The Broadcasting Law’s passage would see the two main regulatory authorities – NMC and NCA – collaborate more effectively and be equipped with greater powers to regulate and monitor media ownership. It aims at providing ownership transparency and preventing concentration and monopolies. The Law was revised several times. Despite continuous discussions on and advocacy towards its implementation, all promises by former governments to finally pass the law remained lip services.

Provisions in the current draft version (2014) entail:

  • Concentration control – Restrictions are imposed on the holding of authorisation: a person or entity can be entitled to only a total of three media outlets across the country. Each needs to be in a different region. In order to ensure full compliance and avoid concentration, the proposed law makes an authorisation non-transferable except with the prior written approval of the Commission.
  • Limiting controlling interests – In order to respond to and correct the current situation, not only the actual number of licenses per person are restricted but also the number of TV/radio services a person has ‘controlling interest over’. Controlling interests can come with shares in the company, voting rights or when holding a position such as operating as director of a broadcasting company.
  • Minimizing political influence - The Bill prohibits granting broadcasting licences to political parties and applicants found to be under the control of politically or religiously affiliated persons or entities – such as political parties, district assemblies, or religious bodies.
  • More transparency through accessible ownership data It foresees that the NMC keeps a register that records authorisations, lists persons with controlling interest in broadcasting entities, directors of broadcasting entities as well as persons with significant interest in broadcasting entities.

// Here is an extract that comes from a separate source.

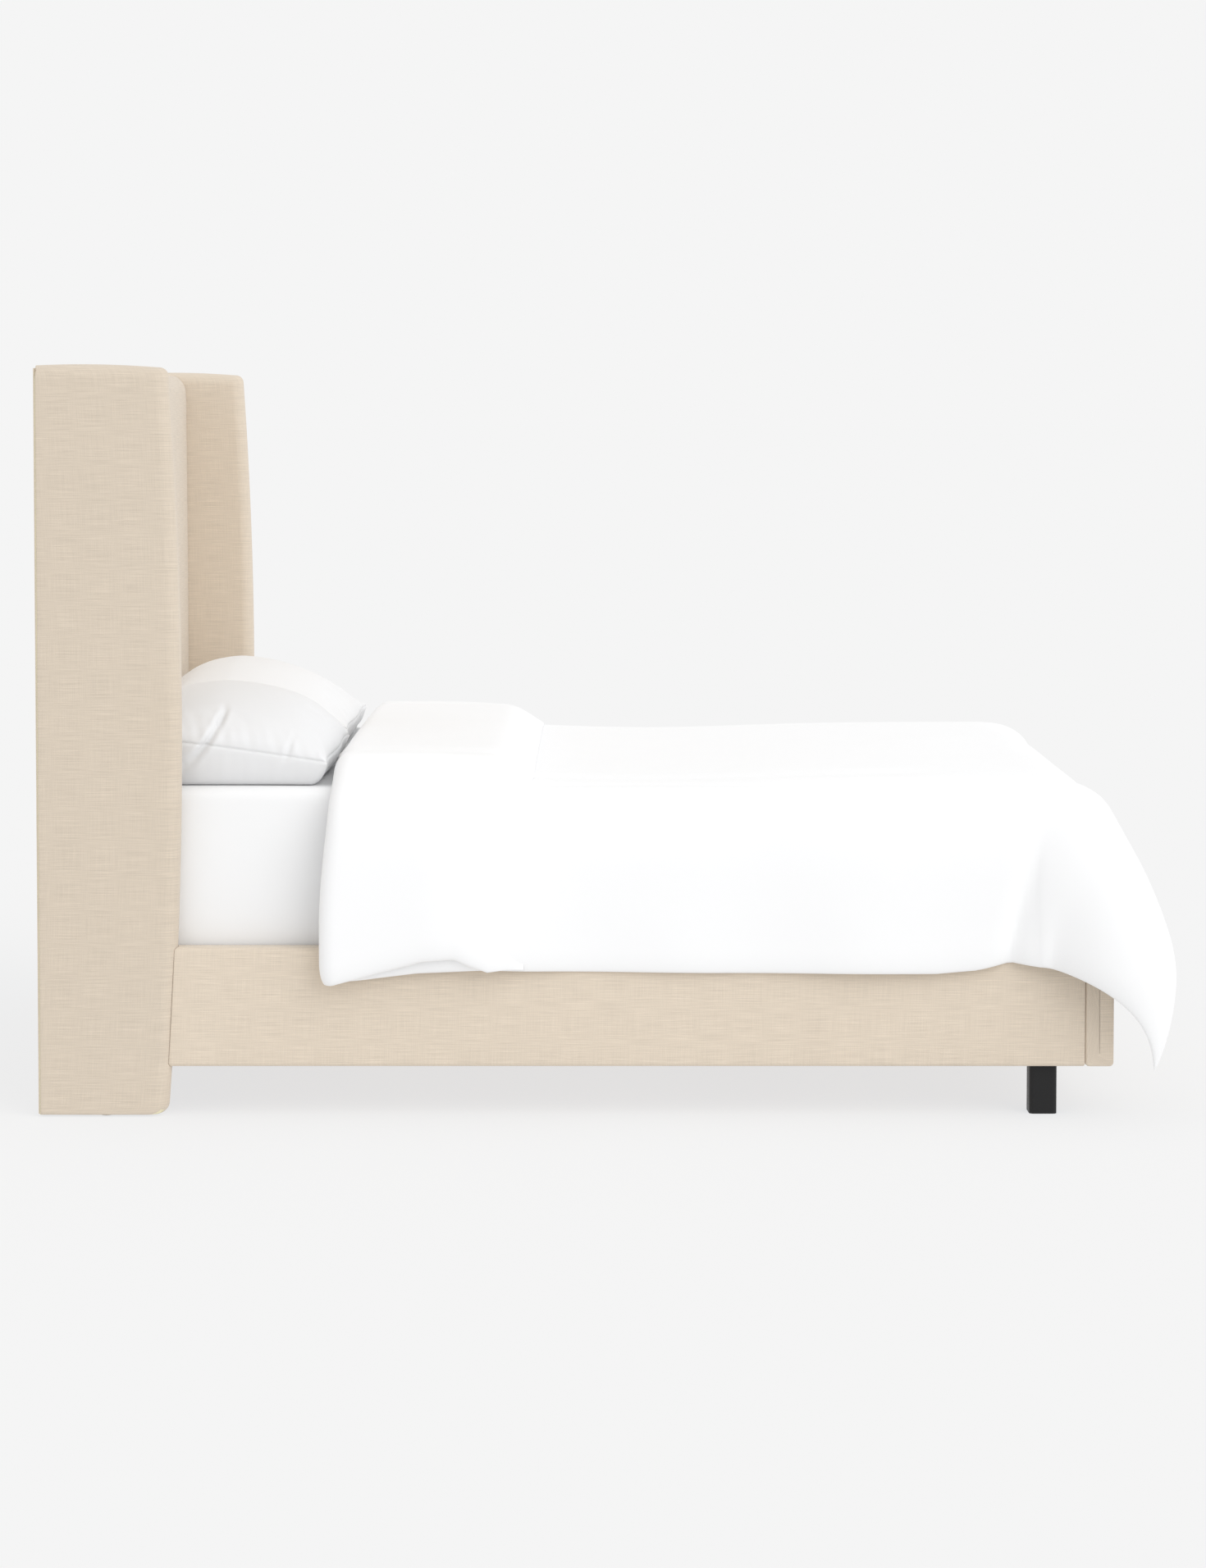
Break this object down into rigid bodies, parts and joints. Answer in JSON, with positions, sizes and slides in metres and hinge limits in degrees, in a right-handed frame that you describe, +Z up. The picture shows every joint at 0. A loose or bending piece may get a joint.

That information then is made available to the public during normal office hours at the Commission, after the payment of a fee.
  • Foreign Ownership The Broadcasting Bill of 2014 is categorical in excluding foreigners or non-citizens from the [sound] broadcasting industry. This demonstrates the intention to avoid some individual or corporate entity’s ability to use their financial muscle to advance concentration in media ownership.

 

A crusade to pass this Bill, for a decade and counting

Some campaigners for its passage believe the inaction is attributable to sections 54 and 56 of the Bill, which emphatically prohibit the granting of broadcast licences to political parties or applicants found to be under political or religious control. While therefore politicians may have been hesitant in passing this Bill into law, it is obviously also not in the interest of those media owners, who currently operate several media outlets in one or even more regions.

 

The way forward

According to a recent statement by the current Minister of Communication, Ursula Owusu-Ekuful, during a stakeholder forum on the digital switch-over, the Broadcasting Bill should finally be passed in 2018. There is still a long way to go as the media environment drastically changed in the last years and is about to change further within the next year – and the Broadcasting Bill has yet to be adapted to match those changing conditions. Especially the current plans on Digital Broadcasting Migration – to transfer television services operating on analogue to digital based transmission networks and to switch off analogue transmitters in 2018 – will change ownership and media regulation regimes all over. While in an analogue world, the granting of authorizations and registration of companies was necessary due to the limited number of frequencies, content providers could soon, technically, broadcast through registered transmission networks without being authorized themselves. Establishing a regulatory regime that anticipates and matches this technological development is utmost crucial to secure pluralism and avoid market concentration, now more than ever.